Alors que les intelligences artificielles se développent de plus en plus, leur démocratisation pourrait être la principale raison expliquant le silence d’éventuelles civilisations extraterrestres peuplant l’Univers. L’essor des IA entre dans le cadre d’une théorie plus vaste : celle du grand filtre.
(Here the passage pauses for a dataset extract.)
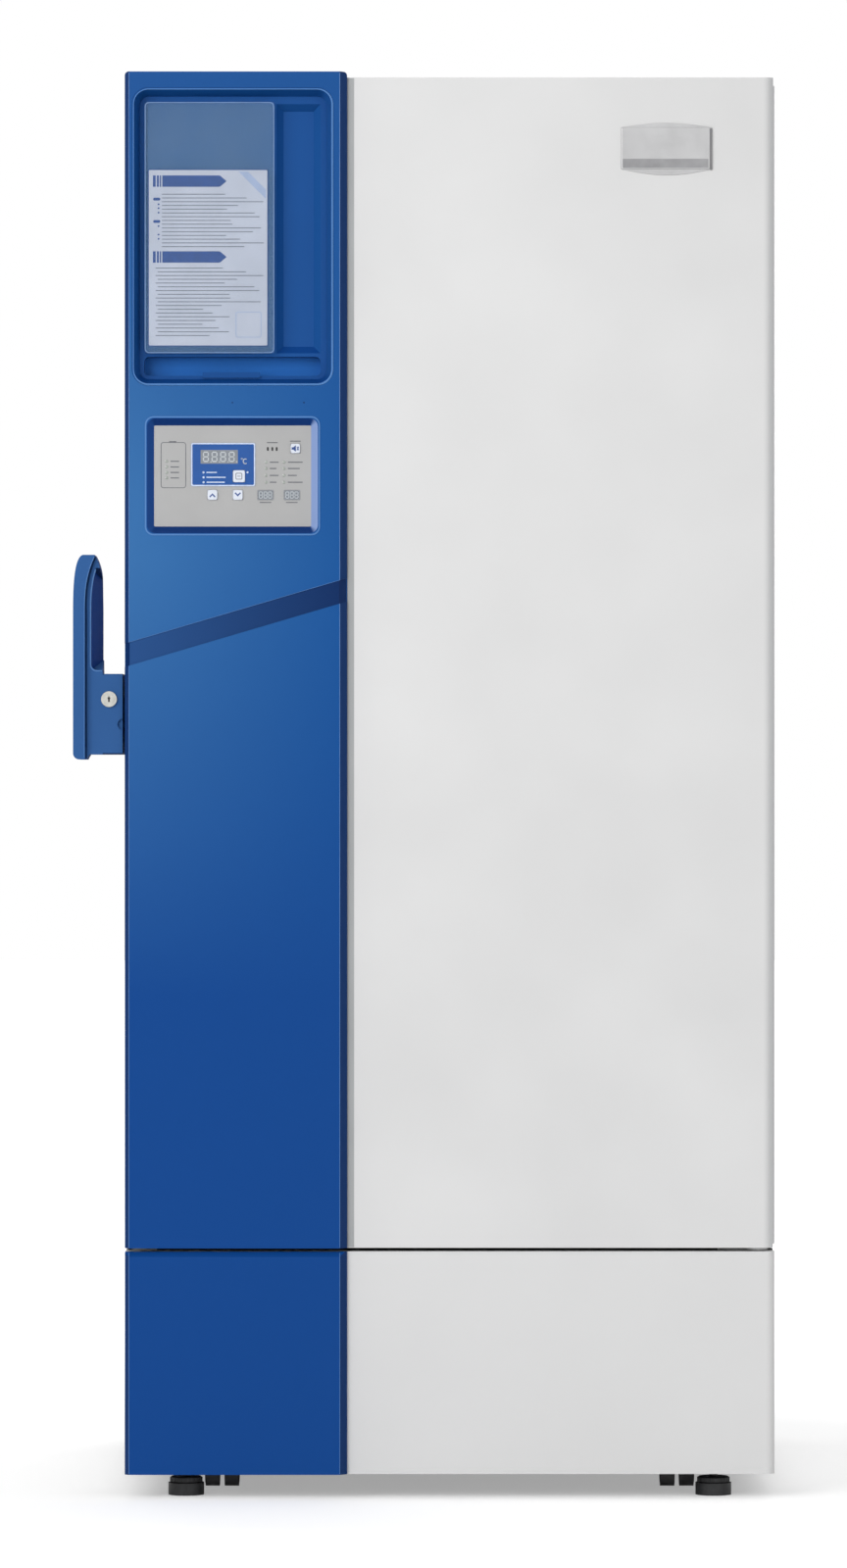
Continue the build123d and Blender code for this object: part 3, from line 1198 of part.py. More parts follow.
def inner_door_span(upper):
    """Low and high z of one inner door."""
    low, high = CHAMBER_BOTTOM - RECESS_MARGIN, CHAMBER_TOP + RECESS_MARGIN
    half_gap = INNER_JAMB + 0.5
    if upper:
        return CHAMBER_MID + half_gap, high - INNER_JAMB
    return low + INNER_JAMB, CHAMBER_MID - half_gap


def inner_door(upper):
    """Ribbed panel with a stiff rim, pivot bores and a grip on its free edge."""
    z0, z1 = inner_door_span(upper)
    w = INNER_HALF
    rim = INNER_RIM
    door = slab(rect(-w, w, z0, z1), INNER_FRONT, INNER_BACK)
    door -= block(-w + rim + 16, w - rim - 16, INNER_FRONT - 1, INNER_FRONT + 3.0,
                  z0 + rim + 16, z1 - rim - 16)
    mid = (z0 + z1) / 2
    for low, high in ((z0 + rim, mid - 8), (mid + 8, z1 - rim)):
        for x0, x1 in ((-w + rim, -8), (8, w - rim)):
            door -= block(x0, x1, INNER_FRONT + 3.0 + INNER_SKIN, INNER_BACK + 1, low, high)
    grip = block(-w + 8, -w + 32, INNER_FRONT - 5.0, INNER_FRONT, mid - 45, mid + 45)
    grip -= block(-w + 14, -w + 26, INNER_FRONT - 6.0, INNER_FRONT - 1.5, mid - 38, mid + 38)
    door += grip
    for z in (z0, z1 - INNER_PIN_L - 2):
        door -= rod_z(INNER_AXIS_X, INNER_AXIS_Y, z - 1, z + INNER_PIN_L + 3, INNER_PIN_R + RUN)
    return door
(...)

Mais où sont les extraterrestres ?

Citons tout d’abord le célèbre paradoxe de Fermi, à savoir une série de questions posées par le physicien italien Enrico Fermi au milieu du XIXe siècle qui pourrait expliquer pourquoi nous n’avons encore trouvé aucune preuve de vie extraterrestre. Ce prix Nobel de physique avait énoncé plusieurs idées, comme l’existence de civilisations extraterrestres trop peu avancées technologiquement, ce qui réduirait considérablement les chances de rencontre. Citons également l’éventualité que la communication et le voyage interstellaires soient impossibles ou encore ne soient pas jugés souhaitables pour différentes raisons par ces civilisations. En somme, le paradoxe de Fermi peut se résumer en une simple question : « S’il y avait des civilisations extraterrestres, leurs représentants devraient être déjà chez nous. Où sont-ils donc ? »

Une autre réponse possible à ce paradoxe est la théorie du grand filtre introduite par l’économiste américain Robin Hanson dès 1996. Dans son essai intitulé The Great Filter – Are We Almost Past It ? (1998), il détaillait le grand filtre comme étant un ensemble d’obstacles qui empêchent l’émergence durable d’une civilisation extraterrestre capable de venir rencontrer l’humanité. Or, ce grand filtre peut se matérialiser de différentes manières, mais n’a surtout peut-être pas encore fait son apparition ou pourrait avoir été présent avant même l’arrivée des humains sur Terre.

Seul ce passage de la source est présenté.